::: DATA SECTION
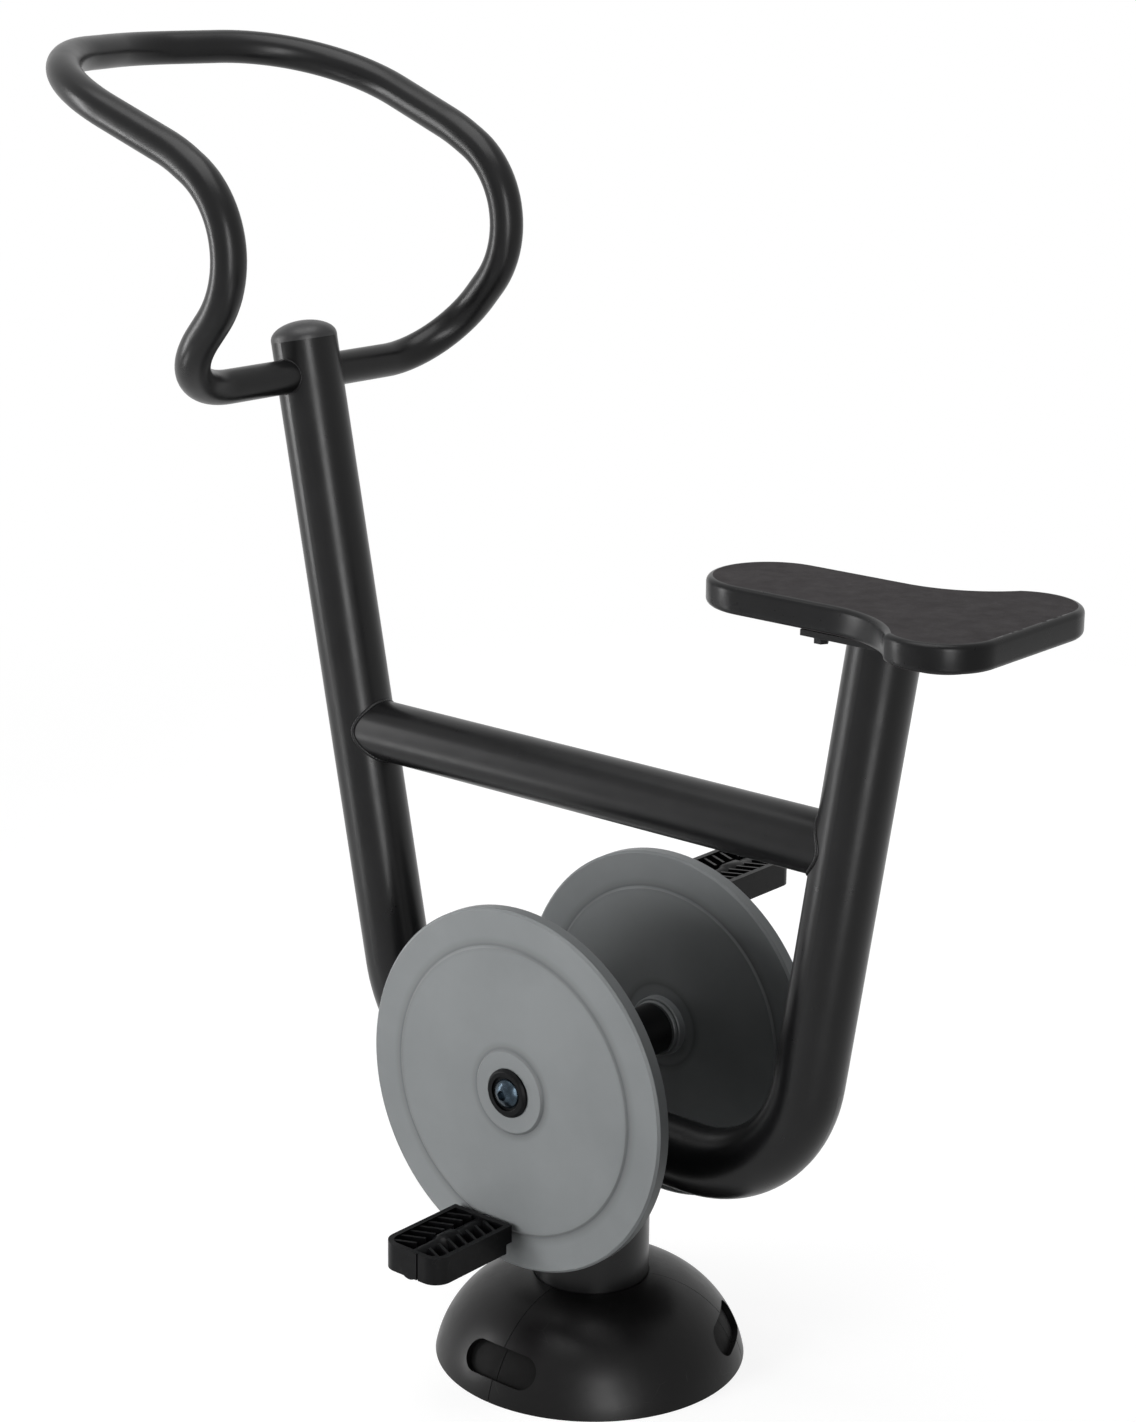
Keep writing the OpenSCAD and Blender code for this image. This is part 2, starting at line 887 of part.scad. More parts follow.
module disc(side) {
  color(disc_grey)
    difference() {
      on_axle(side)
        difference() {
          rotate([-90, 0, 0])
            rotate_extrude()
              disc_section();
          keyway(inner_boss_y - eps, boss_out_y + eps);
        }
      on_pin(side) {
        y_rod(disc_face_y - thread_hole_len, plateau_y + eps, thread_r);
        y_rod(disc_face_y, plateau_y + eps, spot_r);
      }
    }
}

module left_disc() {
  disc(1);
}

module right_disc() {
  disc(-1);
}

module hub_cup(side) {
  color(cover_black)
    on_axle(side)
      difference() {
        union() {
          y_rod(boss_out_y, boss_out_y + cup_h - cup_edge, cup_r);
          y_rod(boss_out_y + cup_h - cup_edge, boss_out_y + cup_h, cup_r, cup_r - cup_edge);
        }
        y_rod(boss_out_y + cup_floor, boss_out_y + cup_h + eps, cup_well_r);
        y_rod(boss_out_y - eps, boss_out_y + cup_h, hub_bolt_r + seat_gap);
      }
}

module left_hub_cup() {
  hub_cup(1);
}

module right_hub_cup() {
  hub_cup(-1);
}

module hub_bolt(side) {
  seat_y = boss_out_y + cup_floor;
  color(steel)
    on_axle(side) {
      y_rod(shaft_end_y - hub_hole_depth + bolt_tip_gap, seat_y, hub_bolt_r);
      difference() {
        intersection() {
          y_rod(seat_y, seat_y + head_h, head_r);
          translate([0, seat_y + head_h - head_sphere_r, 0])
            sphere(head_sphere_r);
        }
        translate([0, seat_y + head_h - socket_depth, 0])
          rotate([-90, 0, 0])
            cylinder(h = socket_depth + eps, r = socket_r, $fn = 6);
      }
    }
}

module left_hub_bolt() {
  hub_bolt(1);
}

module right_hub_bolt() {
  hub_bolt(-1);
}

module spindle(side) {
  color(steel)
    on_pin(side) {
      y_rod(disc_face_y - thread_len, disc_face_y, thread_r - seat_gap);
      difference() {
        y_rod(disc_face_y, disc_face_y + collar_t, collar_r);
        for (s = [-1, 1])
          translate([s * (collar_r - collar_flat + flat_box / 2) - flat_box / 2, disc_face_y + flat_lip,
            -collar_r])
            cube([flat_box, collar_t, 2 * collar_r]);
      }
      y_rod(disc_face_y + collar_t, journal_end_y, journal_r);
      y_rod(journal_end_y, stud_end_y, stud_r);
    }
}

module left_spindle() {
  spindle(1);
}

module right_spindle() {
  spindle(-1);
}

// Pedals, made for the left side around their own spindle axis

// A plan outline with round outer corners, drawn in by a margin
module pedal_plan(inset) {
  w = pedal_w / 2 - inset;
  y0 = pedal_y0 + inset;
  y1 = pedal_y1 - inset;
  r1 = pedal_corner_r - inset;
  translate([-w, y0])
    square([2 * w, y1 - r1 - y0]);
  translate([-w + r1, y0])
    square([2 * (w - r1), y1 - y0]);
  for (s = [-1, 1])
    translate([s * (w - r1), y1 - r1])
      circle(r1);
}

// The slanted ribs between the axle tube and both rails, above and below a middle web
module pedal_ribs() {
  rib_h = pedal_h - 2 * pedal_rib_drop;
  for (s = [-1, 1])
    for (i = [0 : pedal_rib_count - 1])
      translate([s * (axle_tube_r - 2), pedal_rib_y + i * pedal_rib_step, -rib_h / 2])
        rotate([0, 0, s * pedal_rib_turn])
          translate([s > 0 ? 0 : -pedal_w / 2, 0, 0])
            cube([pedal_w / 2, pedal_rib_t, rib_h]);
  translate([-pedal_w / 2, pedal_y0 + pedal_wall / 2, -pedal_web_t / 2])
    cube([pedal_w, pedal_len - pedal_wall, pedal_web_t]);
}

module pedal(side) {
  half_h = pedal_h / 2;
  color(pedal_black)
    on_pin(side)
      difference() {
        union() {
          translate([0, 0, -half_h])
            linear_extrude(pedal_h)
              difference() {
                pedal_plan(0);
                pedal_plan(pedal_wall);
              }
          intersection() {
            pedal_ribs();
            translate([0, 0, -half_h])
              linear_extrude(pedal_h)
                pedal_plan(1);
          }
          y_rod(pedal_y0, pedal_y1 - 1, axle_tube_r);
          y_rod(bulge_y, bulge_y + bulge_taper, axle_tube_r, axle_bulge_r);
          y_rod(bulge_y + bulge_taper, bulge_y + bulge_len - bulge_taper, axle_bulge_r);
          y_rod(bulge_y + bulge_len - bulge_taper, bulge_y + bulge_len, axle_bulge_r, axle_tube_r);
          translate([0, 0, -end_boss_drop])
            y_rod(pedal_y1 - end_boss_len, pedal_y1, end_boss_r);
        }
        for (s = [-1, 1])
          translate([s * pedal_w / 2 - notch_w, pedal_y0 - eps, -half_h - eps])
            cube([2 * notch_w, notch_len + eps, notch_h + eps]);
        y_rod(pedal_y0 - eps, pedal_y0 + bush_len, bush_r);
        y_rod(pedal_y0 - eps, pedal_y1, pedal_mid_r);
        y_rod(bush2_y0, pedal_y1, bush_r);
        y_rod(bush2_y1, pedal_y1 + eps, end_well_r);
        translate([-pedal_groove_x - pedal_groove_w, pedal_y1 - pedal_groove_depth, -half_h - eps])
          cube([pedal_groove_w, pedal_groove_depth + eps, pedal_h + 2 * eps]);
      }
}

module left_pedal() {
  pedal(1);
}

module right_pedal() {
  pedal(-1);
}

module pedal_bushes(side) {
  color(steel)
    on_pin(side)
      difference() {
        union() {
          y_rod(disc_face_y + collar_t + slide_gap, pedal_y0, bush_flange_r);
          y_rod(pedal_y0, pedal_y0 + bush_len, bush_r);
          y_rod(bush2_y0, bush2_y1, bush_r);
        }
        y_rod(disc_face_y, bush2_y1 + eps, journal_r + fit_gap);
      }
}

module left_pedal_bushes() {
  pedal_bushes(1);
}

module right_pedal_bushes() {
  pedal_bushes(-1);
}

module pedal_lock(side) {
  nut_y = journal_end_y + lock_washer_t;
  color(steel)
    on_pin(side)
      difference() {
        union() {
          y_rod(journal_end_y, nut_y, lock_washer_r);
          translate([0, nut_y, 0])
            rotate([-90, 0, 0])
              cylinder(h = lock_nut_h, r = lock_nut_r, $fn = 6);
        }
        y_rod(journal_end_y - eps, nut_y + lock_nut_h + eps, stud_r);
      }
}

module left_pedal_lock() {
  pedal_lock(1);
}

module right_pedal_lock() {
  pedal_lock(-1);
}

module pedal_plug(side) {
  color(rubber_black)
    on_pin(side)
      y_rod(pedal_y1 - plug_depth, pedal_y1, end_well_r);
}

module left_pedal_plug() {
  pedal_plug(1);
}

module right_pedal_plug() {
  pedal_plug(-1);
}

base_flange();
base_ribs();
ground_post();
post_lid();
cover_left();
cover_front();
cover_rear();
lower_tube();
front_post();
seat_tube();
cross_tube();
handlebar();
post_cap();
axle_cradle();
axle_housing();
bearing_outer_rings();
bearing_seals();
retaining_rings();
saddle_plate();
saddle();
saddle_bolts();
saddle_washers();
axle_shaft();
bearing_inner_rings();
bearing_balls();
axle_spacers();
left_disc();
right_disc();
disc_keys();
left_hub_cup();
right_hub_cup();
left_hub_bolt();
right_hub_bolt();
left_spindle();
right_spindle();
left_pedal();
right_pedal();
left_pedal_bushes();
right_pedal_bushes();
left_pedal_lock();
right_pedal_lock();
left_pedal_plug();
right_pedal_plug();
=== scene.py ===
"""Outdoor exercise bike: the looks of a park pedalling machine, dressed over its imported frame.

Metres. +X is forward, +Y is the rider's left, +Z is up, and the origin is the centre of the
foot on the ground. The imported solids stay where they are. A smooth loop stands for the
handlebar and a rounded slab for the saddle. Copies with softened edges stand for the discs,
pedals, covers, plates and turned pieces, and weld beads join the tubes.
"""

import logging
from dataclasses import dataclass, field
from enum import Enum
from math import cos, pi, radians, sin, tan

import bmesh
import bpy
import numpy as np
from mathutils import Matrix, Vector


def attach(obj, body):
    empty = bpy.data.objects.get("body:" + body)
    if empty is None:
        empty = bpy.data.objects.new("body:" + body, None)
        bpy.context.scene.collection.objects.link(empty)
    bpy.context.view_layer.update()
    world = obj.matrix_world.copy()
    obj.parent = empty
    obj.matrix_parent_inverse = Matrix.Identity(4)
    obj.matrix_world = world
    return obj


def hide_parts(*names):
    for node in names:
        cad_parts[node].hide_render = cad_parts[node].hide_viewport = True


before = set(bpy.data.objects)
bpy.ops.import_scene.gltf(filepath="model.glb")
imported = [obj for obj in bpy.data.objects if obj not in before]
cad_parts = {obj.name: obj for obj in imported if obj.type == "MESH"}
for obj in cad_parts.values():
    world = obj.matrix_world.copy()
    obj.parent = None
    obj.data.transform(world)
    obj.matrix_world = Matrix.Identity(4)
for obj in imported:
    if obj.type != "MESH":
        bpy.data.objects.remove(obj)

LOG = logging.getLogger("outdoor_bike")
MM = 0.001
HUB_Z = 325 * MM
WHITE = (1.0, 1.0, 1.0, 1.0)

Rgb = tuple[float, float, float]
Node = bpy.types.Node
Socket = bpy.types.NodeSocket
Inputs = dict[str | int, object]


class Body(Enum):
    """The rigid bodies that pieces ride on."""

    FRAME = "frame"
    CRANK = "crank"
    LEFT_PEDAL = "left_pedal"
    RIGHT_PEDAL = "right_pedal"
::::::
## GOAL OF THE EXERCISE
Begin with the line containing "disc_keys();" and end with the line containing "obj.matrix_parent_inverse = Matrix.Identity(4)"; repeat every line from start to finish exactly, and nothing outside them.

## EXERCISE RESULT
disc_keys();
left_hub_cup();
right_hub_cup();
left_hub_bolt();
right_hub_bolt();
left_spindle();
right_spindle();
left_pedal();
right_pedal();
left_pedal_bushes();
right_pedal_bushes();
left_pedal_lock();
right_pedal_lock();
left_pedal_plug();
right_pedal_plug();
=== scene.py ===
"""Outdoor exercise bike: the looks of a park pedalling machine, dressed over its imported frame.

Metres. +X is forward, +Y is the rider's left, +Z is up, and the origin is the centre of the
foot on the ground. The imported solids stay where they are. A smooth loop stands for the
handlebar and a rounded slab for the saddle. Copies with softened edges stand for the discs,
pedals, covers, plates and turned pieces, and weld beads join the tubes.
"""

import logging
from dataclasses import dataclass, field
from enum import Enum
from math import cos, pi, radians, sin, tan

import bmesh
import bpy
import numpy as np
from mathutils import Matrix, Vector


def attach(obj, body):
    empty = bpy.data.objects.get("body:" + body)
    if empty is None:
        empty = bpy.data.objects.new("body:" + body, None)
        bpy.context.scene.collection.objects.link(empty)
    bpy.context.view_layer.update()
    world = obj.matrix_world.copy()
    obj.parent = empty
    obj.matrix_parent_inverse = Matrix.Identity(4)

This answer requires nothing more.